-- begin --

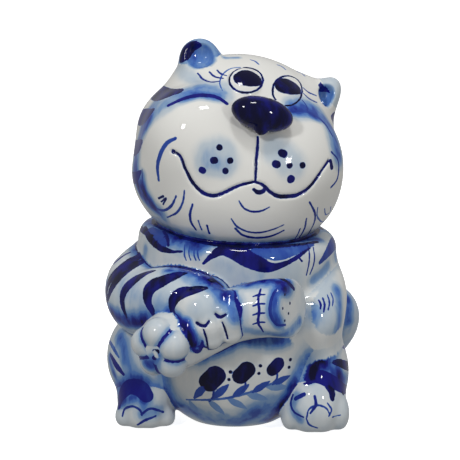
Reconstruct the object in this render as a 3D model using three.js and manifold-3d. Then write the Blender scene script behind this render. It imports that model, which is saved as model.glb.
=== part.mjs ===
// A glazed porcelain souvenir figurine: a fat, smiling cat that sits upright and hugs a sausage.
// Millimetres, +Z up. The cat's body faces -Y; "left" and "right" are the cat's own.
// Every piece is a lump or a limb, trimmed so that it meets its neighbours along a thin luting gap.

import * as THREE from "three";
import { mergeVertices } from "three/addons/utils/BufferGeometryUtils.js";
import Module from "manifold-3d";

const wasm = await Module();
wasm.setup();

// ---------------------------------------------------------------- driving dimensions

const body = 38; // half the width of the body; every part below the neck is a multiple of it
const head = 40; // half the width of the head across the cheeks; head parts are multiples of it
const headMiddle = 106; // height of the middle of the head above the base
const headRoll = 12; // degrees the head leans towards the cat's own left shoulder
const headYaw = 13; // degrees the face turns towards the cat's own left
const headPitch = 8; // degrees the face looks up

const wall = 3.5; // thickness of the slip-cast body and head
const gap = 0.3; // luting gap between neighbouring pieces
const ventRadius = 1.8; // the firing vents in the base and in the neck

const glaze = { color: 0xe9e7e0, roughness: 0.12, metalness: 0 };
const paleBlueGlaze = { color: 0xb9c8e4, roughness: 0.12, metalness: 0 };
const cobaltGlaze = { color: 0x1c2476, roughness: 0.1, metalness: 0 };

// ---------------------------------------------------------------- lumps: blends of ellipsoids

function turned(degrees) {
  const [x, y, z] = degrees.map(THREE.MathUtils.degToRad);
  return new THREE.Quaternion().setFromEuler(new THREE.Euler(x, y, z, "ZYX"));
}

// An ellipsoid whose place and radii are multiples of a unit length.
function ellipsoid(unit, centre, radii, turn = [0, 0, 0]) {
  return {
    centre: new THREE.Vector3(...centre).multiplyScalar(unit),
    radii: new THREE.Vector3(...radii).multiplyScalar(unit),
    turn: turned(turn),
  };
}

const headTurn = new THREE.Quaternion()
  .multiply(turned([-headPitch, 0, 0]))
  .multiply(turned([0, headRoll, 0]))
  .multiply(turned([0, 0, headYaw]));

// An ellipsoid that is placed in the leaning head's own frame.
function headEllipsoid(centre, radii, turn) {
  const part = ellipsoid(head, centre, radii, turn);
  part.centre.applyQuaternion(headTurn);
  part.centre.add(new THREE.Vector3(0, 0, headMiddle));
  part.turn.premultiply(headTurn);
  return part;
}

// Roughly the distance from a point to an ellipsoid's skin, below zero inside it.
function distanceTo({ centre, radii, turn }, point) {
  const local = point.clone().sub(centre).applyQuaternion(turn.clone().invert());
  const scaled = local.clone().divide(radii);
  const steepness = scaled.clone().divide(radii).length();
  const depth = scaled.length();
  return steepness > 0 ? (depth * (depth - 1)) / steepness : -radii.x;
}

// The lower of two distances, rounded off where they are closer together than the blend.
function blended(a, b, blend) {
  const closeness = Math.max(blend - Math.abs(a - b), 0) / blend;
  return Math.min(a, b) - (closeness * closeness * blend) / 4;
}

// A ball whose skin is pushed out from its middle until it lies on the blended ellipsoids.
function lump({ ellipsoids, blend = 1, sides = 20 }, grow = 0) {
  const ball = merged(new THREE.SphereGeometry(1, sides, Math.round(sides * 0.66)));
  ball.rotateX(Math.PI / 2);
  const skin = ball.getAttribute("position");
  const middle = ellipsoids[0].centre;
  const farthest = 3 * Math.max(...ellipsoids[0].radii);
  for (let i = 0; i < skin.count; i++) {
    const direction = new THREE.Vector3().fromBufferAttribute(skin, i).normalize();
    let inside = 0;
    let outside = farthest;
    while (outside - inside > 0.005) {
      const reach = (inside + outside) / 2;
      const point = middle.clone().addScaledVector(direction, reach);
      const distance = ellipsoids
        .map((part) => distanceTo(part, point))
        .reduce((a, b) => blended(a, b, blend));
      if (distance < grow) inside = reach;
      else outside = reach;
    }
    skin.setXYZ(i, ...middle.clone().addScaledVector(direction, inside));
  }
  return solid(ball);
}

// ---------------------------------------------------------------- limbs: lathed and bent

// A limb's ends: how far round the cap, as [share of the radius, share pushed out beyond the end].
const roundCap = [0, 22, 45, 68].map((degrees) => {
  const angle = THREE.MathUtils.degToRad(degrees);
  return [Math.sin(angle), Math.cos(angle)];
});
const slicedCap = [
  [0, 0.02],
  [0.45, 0.02],
  [0.9, 0],
];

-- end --

# Work to be completed
Reproduce every line of the material above exactly.

# Result of the task
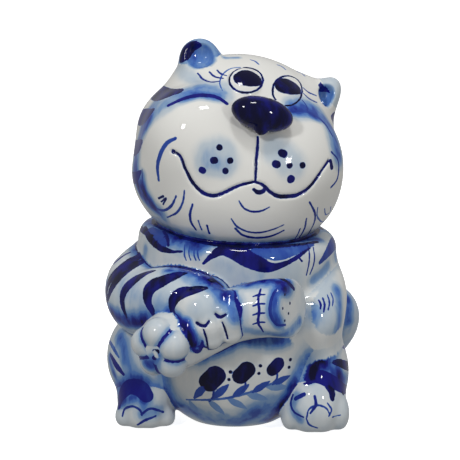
Reconstruct the object in this render as a 3D model using three.js and manifold-3d. Then write the Blender scene script behind this render. It imports that model, which is saved as model.glb.
=== part.mjs ===
// A glazed porcelain souvenir figurine: a fat, smiling cat that sits upright and hugs a sausage.
// Millimetres, +Z up. The cat's body faces -Y; "left" and "right" are the cat's own.
// Every piece is a lump or a limb, trimmed so that it meets its neighbours along a thin luting gap.

import * as THREE from "three";
import { mergeVertices } from "three/addons/utils/BufferGeometryUtils.js";
import Module from "manifold-3d";

const wasm = await Module();
wasm.setup();

// ---------------------------------------------------------------- driving dimensions

const body = 38; // half the width of the body; every part below the neck is a multiple of it
const head = 40; // half the width of the head across the cheeks; head parts are multiples of it
const headMiddle = 106; // height of the middle of the head above the base
const headRoll = 12; // degrees the head leans towards the cat's own left shoulder
const headYaw = 13; // degrees the face turns towards the cat's own left
const headPitch = 8; // degrees the face looks up

const wall = 3.5; // thickness of the slip-cast body and head
const gap = 0.3; // luting gap between neighbouring pieces
const ventRadius = 1.8; // the firing vents in the base and in the neck

const glaze = { color: 0xe9e7e0, roughness: 0.12, metalness: 0 };
const paleBlueGlaze = { color: 0xb9c8e4, roughness: 0.12, metalness: 0 };
const cobaltGlaze = { color: 0x1c2476, roughness: 0.1, metalness: 0 };

// ---------------------------------------------------------------- lumps: blends of ellipsoids

function turned(degrees) {
  const [x, y, z] = degrees.map(THREE.MathUtils.degToRad);
  return new THREE.Quaternion().setFromEuler(new THREE.Euler(x, y, z, "ZYX"));
}

// An ellipsoid whose place and radii are multiples of a unit length.
function ellipsoid(unit, centre, radii, turn = [0, 0, 0]) {
  return {
    centre: new THREE.Vector3(...centre).multiplyScalar(unit),
    radii: new THREE.Vector3(...radii).multiplyScalar(unit),
    turn: turned(turn),
  };
}

const headTurn = new THREE.Quaternion()
  .multiply(turned([-headPitch, 0, 0]))
  .multiply(turned([0, headRoll, 0]))
  .multiply(turned([0, 0, headYaw]));

// An ellipsoid that is placed in the leaning head's own frame.
function headEllipsoid(centre, radii, turn) {
  const part = ellipsoid(head, centre, radii, turn);
  part.centre.applyQuaternion(headTurn);
  part.centre.add(new THREE.Vector3(0, 0, headMiddle));
  part.turn.premultiply(headTurn);
  return part;
}

// Roughly the distance from a point to an ellipsoid's skin, below zero inside it.
function distanceTo({ centre, radii, turn }, point) {
  const local = point.clone().sub(centre).applyQuaternion(turn.clone().invert());
  const scaled = local.clone().divide(radii);
  const steepness = scaled.clone().divide(radii).length();
  const depth = scaled.length();
  return steepness > 0 ? (depth * (depth - 1)) / steepness : -radii.x;
}

// The lower of two distances, rounded off where they are closer together than the blend.
function blended(a, b, blend) {
  const closeness = Math.max(blend - Math.abs(a - b), 0) / blend;
  return Math.min(a, b) - (closeness * closeness * blend) / 4;
}

// A ball whose skin is pushed out from its middle until it lies on the blended ellipsoids.
function lump({ ellipsoids, blend = 1, sides = 20 }, grow = 0) {
  const ball = merged(new THREE.SphereGeometry(1, sides, Math.round(sides * 0.66)));
  ball.rotateX(Math.PI / 2);
  const skin = ball.getAttribute("position");
  const middle = ellipsoids[0].centre;
  const farthest = 3 * Math.max(...ellipsoids[0].radii);
  for (let i = 0; i < skin.count; i++) {
    const direction = new THREE.Vector3().fromBufferAttribute(skin, i).normalize();
    let inside = 0;
    let outside = farthest;
    while (outside - inside > 0.005) {
      const reach = (inside + outside) / 2;
      const point = middle.clone().addScaledVector(direction, reach);
      const distance = ellipsoids
        .map((part) => distanceTo(part, point))
        .reduce((a, b) => blended(a, b, blend));
      if (distance < grow) inside = reach;
      else outside = reach;
    }
    skin.setXYZ(i, ...middle.clone().addScaledVector(direction, inside));
  }
  return solid(ball);
}

// ---------------------------------------------------------------- limbs: lathed and bent

// A limb's ends: how far round the cap, as [share of the radius, share pushed out beyond the end].
const roundCap = [0, 22, 45, 68].map((degrees) => {
  const angle = THREE.MathUtils.degToRad(degrees);
  return [Math.sin(angle), Math.cos(angle)];
});
const slicedCap = [
  [0, 0.02],
  [0.45, 0.02],
  [0.9, 0],
];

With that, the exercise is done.